We derived the relation between Δn/Δp and β of the ultrasound medium. From the definition of isothermal compressibility, one has

$$\beta =-\frac{\Delta V}{V\Delta P}\text{or}\beta =-\frac{\Delta \rho }{\rho \Delta P},$$ (2)

where V and ρ denote the volume and density of the liquid medium, respectively, and Δρ is the change in density from ρ to ρ_o under pressure. From the Gladstone–Dale model, one has

$$\frac{n\left(\rho \right)-1}{\rho }=\frac{n_0-1}{{\rho }_0},$$ (3)

where n(ρ) is the RI corresponding to the density of ρ. By substituting Eq. (2) into Eq. (3) and assuming Δρ/ρ_o ≪ 1, we obtained

$$\frac{\Delta n}{\Delta P}=\beta (n_0-1).$$ (4)

Thus, a liquid with a higher β results in a larger change in Δn for certain change of pressure Δp. Based on this equation we calculated the change in RI, Δn_H, of the four media (water, ethanol, hexane, and pentane) used in the experiment when an ultrasound pressure wave is applied. We also calculated the change in cavity layer thickness Δd_x, when the ultrasound pressure wave interacts with the cavity layer with known Young's modulus. In this experiment, we designed and fabricated a PC-TIR sensor with an intentionally chosen rigid material, SiO₂ with a Young's modulus as high as 78 GPa, to form the cavity layer. Thus, the optical response of the sensor to ultrasound due to the modulation of the cavity layer thickness is minimum and negligible, while the modulation of the RI of the liquid medium above the sensor becomes the dominate effect. Because the two effects have opposite signs, we obtained sensitive response of the sensor to ultrasound via the modulation of the RI of the medium when a SiO₂ cavity layer is used. The advantage of this configuration has been confirmed with our transfer-matrix-based simulation.

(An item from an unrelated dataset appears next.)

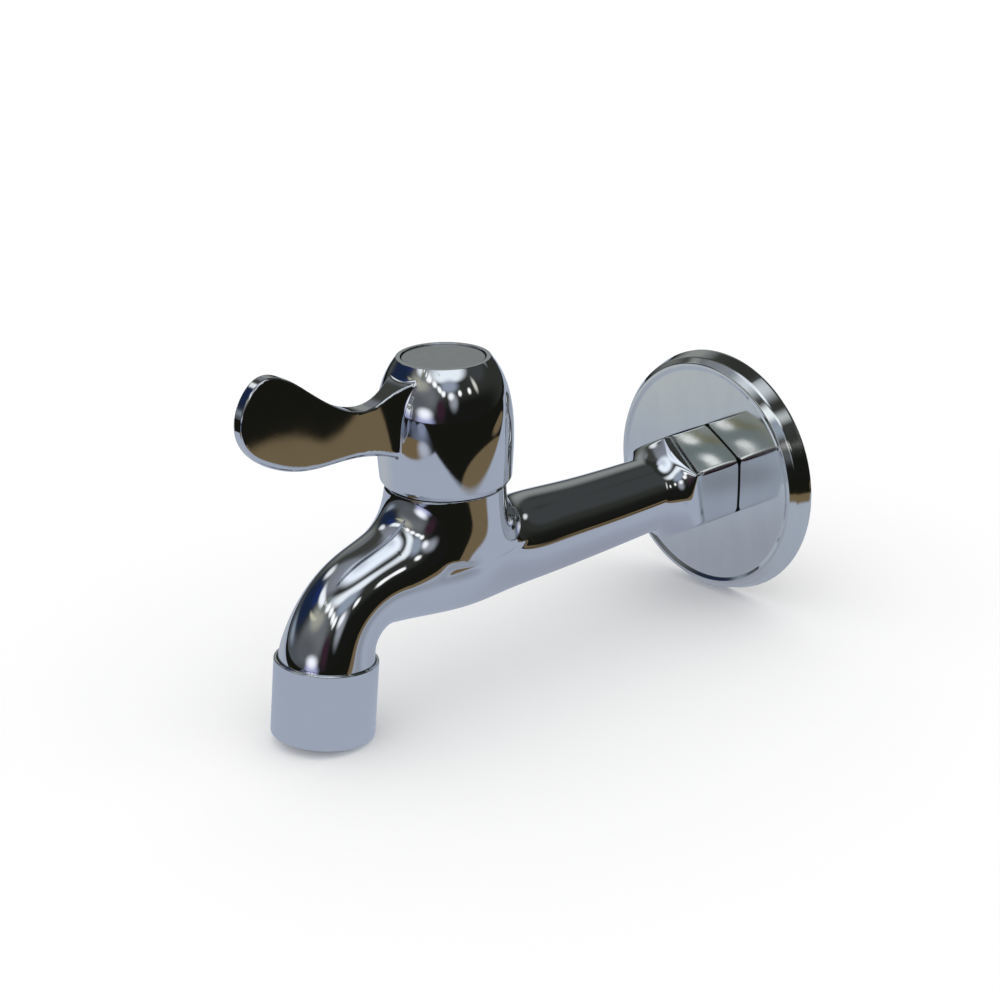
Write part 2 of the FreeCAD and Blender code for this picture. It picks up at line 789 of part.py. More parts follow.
def handle():
    skirt_bore_r = skirt_edge_r - handle_wall
    belly_bore_r = dome_belly_r - handle_wall
    shoulder_bore_r = dome_shoulder_r - handle_wall
    hollow = about_z([
        (0, skirt_z - over), (skirt_bore_r, skirt_z - over), (skirt_bore_r, skirt_z),
        (belly_bore_r, handle_hollow_waist_z), (belly_bore_r, dome_belly_z),
        (shoulder_bore_r, dome_shoulder_z - handle_hollow_drop),
        (shoulder_bore_r - handle_hollow_corner, web_z), (0, web_z),
    ])
    hub = ring(bush_r, handle_hub_r, hub_z, web_z + sink)
    solid = dome().fuse(lever()).cut(hollow).fuse(hub)
    solid = solid.cut(disc(screw_thread_d / 2 + free_gap / 2, web_z - over, well_z + over))
    solid = solid.cut(disc(cap_stem_r + seat_gap, well_z, handle_top_z + over))
    return solid.cut(disc(cap_r + cap_side_gap, cap_z, handle_top_z + over))


def spline_bush():
    """The plastic bush between the spindle's teeth and the handle's hub."""
    outer = disc(bush_r, hub_z, web_z)
    return outer.cut(disc(spline_d / 2 + running_gap, hub_z - over, web_z + over))


def handle_cap():
    plate = disc(cap_r, cap_z, cap_z + cap_thickness)
    stem = ring(cap_stem_r - cap_stem_wall, cap_stem_r, cap_z - cap_stem_length, cap_z + sink)
    return plate.fuse(stem)


def handle_screw():
    head = disc(screw_head_r, well_z, well_z + screw_head_height)
    head = head.makeFillet(screw_head_round, [head.Edges[0]])
    shank = disc(screw_thread_d / 2 - seat_gap, well_z - screw_length, well_z)
    screw = head.fuse(shank)
    slot_half = screw_head_r - screw_slot_rim
    for angle in (0, 90):
        slot_corner = vec(-slot_half, -screw_slot / 2, well_z + screw_slot_floor)
        slot = Part.makeBox(2 * slot_half, screw_slot, screw_head_height, slot_corner)
        slot.rotate(vec(0, 0, 0), along_z, angle)
        screw = screw.cut(slot)
    return screw


os.makedirs("parts", exist_ok=True)
save("body", body())
save("wall_flange", wall_flange())
save("aerator_collar", at_outlet(aerator_collar()))
save("aerator_washer", at_outlet(aerator_washer()))
save("aerator_strainer", at_outlet(strainer()))
save("aerator_core", at_outlet(aerator_core()))
save("aerator_fine_screens", at_outlet(fine_screens()))
save("aerator_flow_grid", at_outlet(flow_grid()))
save("headwork_body", at_valve(headwork_body()))
save("headwork_gasket", at_valve(headwork_gasket()))
save("seat_seal", at_valve(seat_seal()))
save("fixed_disc", at_valve(fixed_disc()))
save("moving_disc", at_valve(moving_disc()))
save("spindle", at_valve(spindle()))
save("spindle_o_rings", at_valve(spindle_o_rings()))
save("friction_washer", at_valve(friction_washer()))
save("retaining_clip", at_valve(retaining_clip()))
save("spline_bush", at_valve(spline_bush()))
save("handle", at_valve(handle()))
save("handle_screw", at_valve(handle_screw()))
save("handle_cap", at_valve(handle_cap()))
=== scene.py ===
# Wall-mounted bib tap with a quarter-turn lever: its looks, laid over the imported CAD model.
# Shapes are worked out in millimetres in the CAD model's frame and go to metres in addMesh.
import math
import bpy
import numpy as np
from mathutils import Matrix


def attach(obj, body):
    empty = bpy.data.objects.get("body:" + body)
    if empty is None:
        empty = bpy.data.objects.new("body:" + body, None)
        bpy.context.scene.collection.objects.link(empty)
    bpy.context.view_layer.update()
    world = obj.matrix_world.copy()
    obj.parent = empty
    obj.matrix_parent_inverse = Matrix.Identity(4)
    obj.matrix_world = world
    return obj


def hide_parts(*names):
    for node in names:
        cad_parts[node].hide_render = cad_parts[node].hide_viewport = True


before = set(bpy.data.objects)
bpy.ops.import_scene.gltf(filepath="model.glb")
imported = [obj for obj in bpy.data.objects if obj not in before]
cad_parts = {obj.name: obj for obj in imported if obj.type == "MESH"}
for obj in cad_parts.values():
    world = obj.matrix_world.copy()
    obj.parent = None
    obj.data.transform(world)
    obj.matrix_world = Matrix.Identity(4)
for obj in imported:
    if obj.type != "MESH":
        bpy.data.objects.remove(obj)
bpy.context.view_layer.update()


# A natural cubic through keys: second derivatives from one tridiagonal system, a cubic on each span.
def smoothCurve(at, values):
    at = np.asarray(at, float)
    values = np.asarray(values, float).reshape(len(at), -1)
    gap = np.diff(at)
    rows = np.arange(1, len(at) - 1)
    system = np.eye(len(at))
    system[rows, rows - 1] = gap[:-1]
    system[rows, rows] = 2 * (gap[:-1] + gap[1:])
    system[rows, rows + 1] = gap[1:]
    slope = np.diff(values, axis=0) / gap[:, None]
    load = np.zeros_like(values)
    load[1:-1] = 6 * np.diff(slope, axis=0)
    bend = np.linalg.solve(system, load)

    def curve(x):
        x = np.clip(x, at[0], at[-1])
        k = np.clip(np.searchsorted(at, x) - 1, 0, len(gap) - 1)
        b = ((x - at[k]) / gap[k])[..., None]
        a = 1 - b
        cubic = ((a ** 3 - a) * bend[k] + (b ** 3 - b) * bend[k + 1]) * gap[k][..., None] ** 2 / 6
        return a * values[k] + b * values[k + 1] + cubic
    return curve


# A ramp from 0 at low to 1 at high: 3 t squared less 2 t cubed, level at both ends.
def smoothStep(low, high, x):
    t = np.clip((x - low) / (high - low), 0, 1)
    return t * t * (3 - 2 * t)


# Outward direction of a field: central differences along x, y and z, made one long.
def fieldSlope(field, points, h=0.02):
    slope = np.empty_like(points)
    for axis in range(3):
        shift = np.zeros(3)
        shift[axis] = h
        slope[:, axis] = (field(points + shift) - field(points - shift)) / (2 * h)
    return slope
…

Taking into account the modulation of Δd_x, and Δn_H, by an ultrasound, we simulated the optical response of the PC-TIR sensor. An ultrasound waveform [Fig. 4(a)] obtained experimentally from an ultrasound transducer was used as the input for the simulation. The simulation results in Fig. 4(b) indicate the optical response of the sensor with the four different media, which is in good agreement with our experimental results shown in Fig. 2. Figure 4(c) shows the peak-to-peak amplitude of the optical response of the sensor as a function of β of the liquids used. The near-linear relationship was confirmed with our simulation results shown in Fig. 4(d). The results demonstrate that using a rigid cavity layer and liquids with β higher than water as the ultrasound medium allow us to significantly enhance the detection sensitivity of a PC-TIR sensor.

Fig. 4.

(a) Input ultrasound signal. (b) Simulated optical response of a PC-TIR sensor. (c) Relationship between β and the amplitudes of the experimental optical response. (d) Simulated results confirming the near-linear relationship between β and the optical response.

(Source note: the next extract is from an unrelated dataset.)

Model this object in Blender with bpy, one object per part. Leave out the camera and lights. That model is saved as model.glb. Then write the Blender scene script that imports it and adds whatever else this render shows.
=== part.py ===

In sharp contrast to a conventional optoacoustic sensor with a closed cavity, our PC-TIR sensor has a unique open cavity, which makes it possible to enhance the sensitivity to ultrasound detection through two different designs. One is to use a cavity layer with a low Young's modulus in combination with a liquid having a low β, as reported in our previous study [10]. The new approach reported here takes further advantage of the unique open cavity structure to enhance the optical response to ultrasound via a high-compressibility liquid medium in conjunction with a rigid cavity layer. Since only a thin layer of the medium within the evanescent field of the probe laser beam affects the sensor sensitivity, one may seal a thin layer of high-compressibility medium on the sensor surface, thus allowing the sensor to be used in any normal ultrasound coupling media including water or ultrasound gels.